3.2 If a person is registered after 31 December 2020 the annual fee payable on registration shall be half the fee otherwise payable.
3.3 The JFSC may remit an annual fee, in whole or in part, if:
(a) in its opinion the person liable to pay the fee is a member of an associated group of registered persons; and
(b) another member of that group has paid a like fee.
4 Late payment of fees and/or late submission of fees information
4.1 The due date for the JFSC to receive the annual fee is:
4.1.1 31 May 2020, if the firm is already registered on 1 May 2020; and otherwise
4.1.2 the date an application is granted.
4.2 If the annual fee is not received by the JFSC by the due date, an additional late payment fee of 5% of the unpaid principal amount will be applied on the day after the due date, and on the 1st day of each calendar month after that.

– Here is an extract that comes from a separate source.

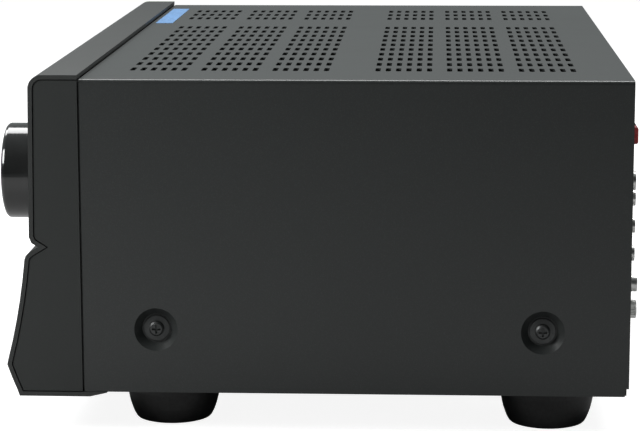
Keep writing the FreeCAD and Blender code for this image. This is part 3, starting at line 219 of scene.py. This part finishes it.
def taped_coil():
    paint = Paint("coil_tape", (0.62, 0.44, 0.10), 0.3, Coat_Weight=0.4, Coat_Roughness=0.1)
    paint.vary_colour(90, (0.50, 0.34, 0.07))
    paint.bands("Z", 130, 0.3, 0.0004)
    return paint.material


def laminations():
    paint = Paint("core_steel", (0.10, 0.095, 0.09), 0.45, Metallic=0.7)
    paint.vary_colour(120, (0.16, 0.13, 0.11))
    paint.bands("Y", 420, 0.5, 0.0003)
    return paint.material


def ribbon_wires():
    paint = Paint("ribbon_grey", (0.62, 0.62, 0.60), 0.45)
    paint.vary_colour(200, (0.55, 0.55, 0.53))
    paint.bands("X", 200, 0.6, 0.0004)
    return paint.material


def lit(name, colour, strength):
    """A lit phosphor or lamp, a little uneven."""
    paint = Paint(name, colour, 0.35, Emission_Strength=strength)
    paint.vary_colour(400, tuple(c * 0.8 for c in colour))
    paint.shader.inputs["Emission Color"].default_value = (*colour, 1)
    paint.grain(900, 0.05, 0.0001)
    return paint.material


def banded_resistor():
    paint = Paint("resistor_tan", (0.52, 0.38, 0.20), 0.35)
    paint.vary_colour(500, (0.30, 0.12, 0.05), start=0.55, end=0.6)
    paint.grain(800, 0.05, 0.0001)
    return paint.material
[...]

4.3 If the firm does not supply the required information to calculate its annual fee by the due date, an administration fee of £200 will be charged the day after the due date, and on the 1st day of each calendar month after that while the information is still outstanding. This is in addition to the late payment fee set out in paragraph 4.2 which will be calculated once the information has been submitted.
5 Late filing fees
5.1 If a registered person fails to file or deliver any document to the JFSC under the provisions of the Law or under any provisions of any Order issued in accordance with the Law on or before the date that the document becomes due, the registered person shall be liable to pay a fee of £100 for each complete month or part thereof that the document remains un-filed or undelivered unless the registered person has given the JFSC prior written notice of the reasons for the late filing or delivery of a document and the JFSC has agreed in writing that the filing may be late. Any such later agreed date shall become the due date for the purposes of the calculation and the payment of late filing fees.
Schedule
|
Classes of investment business |
Application fee |
Annual fee |
|
Class A, B or C or any combination of these classes |
£2,100 |
(i) £3,405; (ii) £2,380 for each of the first 15 investment employees; and (iii) £1,235 for each additional investment employee, up to a maximum of 25 additional investment employees. |
|
Class D only |
£1,045 |
(i) £3,150; (ii) £1,235 for each of the first 15 investment employees; and (iii) £615 for each additional investment employee, up to a maximum of 25 additional investment employees. |
|
Class E only |
£1,045 |
£1,235 for each fund in respect of which the applicant or registered person carries on investment business on the relevant date. |
[1] In practice this captures ‘indirect’ investment employees who are employed by third parties to conduct these roles on behalf of the registered person.